WHAT YOU NEED TO DO: Transcribe the records below exactly, from their first line through the line containing "const STALK_STEPS = 16;". Omit every line after it.

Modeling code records
════

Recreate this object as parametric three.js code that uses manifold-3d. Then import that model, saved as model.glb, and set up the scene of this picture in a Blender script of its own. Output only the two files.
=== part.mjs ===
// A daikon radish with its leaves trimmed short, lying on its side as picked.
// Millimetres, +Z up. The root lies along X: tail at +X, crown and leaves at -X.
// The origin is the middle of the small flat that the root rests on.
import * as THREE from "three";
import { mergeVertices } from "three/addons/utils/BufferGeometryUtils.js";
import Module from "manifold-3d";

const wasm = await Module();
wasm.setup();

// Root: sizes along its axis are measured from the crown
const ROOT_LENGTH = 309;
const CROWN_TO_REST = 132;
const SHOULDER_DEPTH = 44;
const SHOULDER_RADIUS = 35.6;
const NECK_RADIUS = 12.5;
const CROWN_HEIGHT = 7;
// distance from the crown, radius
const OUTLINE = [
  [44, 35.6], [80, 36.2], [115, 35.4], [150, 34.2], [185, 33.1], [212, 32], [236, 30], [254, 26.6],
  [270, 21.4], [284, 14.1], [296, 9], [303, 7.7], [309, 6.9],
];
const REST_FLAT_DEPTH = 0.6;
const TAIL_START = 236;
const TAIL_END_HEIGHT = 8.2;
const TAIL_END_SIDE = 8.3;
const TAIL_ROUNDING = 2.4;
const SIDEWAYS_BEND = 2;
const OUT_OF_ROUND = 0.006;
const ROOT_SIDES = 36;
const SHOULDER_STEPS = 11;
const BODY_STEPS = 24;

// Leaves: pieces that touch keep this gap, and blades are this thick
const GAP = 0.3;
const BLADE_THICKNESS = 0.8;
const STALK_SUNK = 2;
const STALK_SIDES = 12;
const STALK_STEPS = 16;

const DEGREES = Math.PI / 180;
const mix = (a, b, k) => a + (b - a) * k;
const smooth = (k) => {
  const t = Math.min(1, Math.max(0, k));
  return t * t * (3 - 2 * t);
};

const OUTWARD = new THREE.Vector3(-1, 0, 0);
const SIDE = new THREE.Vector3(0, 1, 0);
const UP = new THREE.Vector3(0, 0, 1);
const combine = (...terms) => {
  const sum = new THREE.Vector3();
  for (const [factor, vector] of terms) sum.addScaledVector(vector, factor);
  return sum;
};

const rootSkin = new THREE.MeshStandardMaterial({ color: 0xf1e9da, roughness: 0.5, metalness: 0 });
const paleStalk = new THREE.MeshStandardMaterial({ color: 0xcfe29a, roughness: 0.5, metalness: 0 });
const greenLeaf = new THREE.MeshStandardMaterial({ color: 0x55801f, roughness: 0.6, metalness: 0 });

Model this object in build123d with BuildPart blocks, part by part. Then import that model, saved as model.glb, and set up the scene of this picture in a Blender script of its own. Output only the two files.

════

WRITTEN RESPONSE:
Recreate this object as parametric three.js code that uses manifold-3d. Then import that model, saved as model.glb, and set up the scene of this picture in a Blender script of its own. Output only the two files.
=== part.mjs ===
// A daikon radish with its leaves trimmed short, lying on its side as picked.
// Millimetres, +Z up. The root lies along X: tail at +X, crown and leaves at -X.
// The origin is the middle of the small flat that the root rests on.
import * as THREE from "three";
import { mergeVertices } from "three/addons/utils/BufferGeometryUtils.js";
import Module from "manifold-3d";

const wasm = await Module();
wasm.setup();

// Root: sizes along its axis are measured from the crown
const ROOT_LENGTH = 309;
const CROWN_TO_REST = 132;
const SHOULDER_DEPTH = 44;
const SHOULDER_RADIUS = 35.6;
const NECK_RADIUS = 12.5;
const CROWN_HEIGHT = 7;
// distance from the crown, radius
const OUTLINE = [
  [44, 35.6], [80, 36.2], [115, 35.4], [150, 34.2], [185, 33.1], [212, 32], [236, 30], [254, 26.6],
  [270, 21.4], [284, 14.1], [296, 9], [303, 7.7], [309, 6.9],
];
const REST_FLAT_DEPTH = 0.6;
const TAIL_START = 236;
const TAIL_END_HEIGHT = 8.2;
const TAIL_END_SIDE = 8.3;
const TAIL_ROUNDING = 2.4;
const SIDEWAYS_BEND = 2;
const OUT_OF_ROUND = 0.006;
const ROOT_SIDES = 36;
const SHOULDER_STEPS = 11;
const BODY_STEPS = 24;

// Leaves: pieces that touch keep this gap, and blades are this thick
const GAP = 0.3;
const BLADE_THICKNESS = 0.8;
const STALK_SUNK = 2;
const STALK_SIDES = 12;
const STALK_STEPS = 16;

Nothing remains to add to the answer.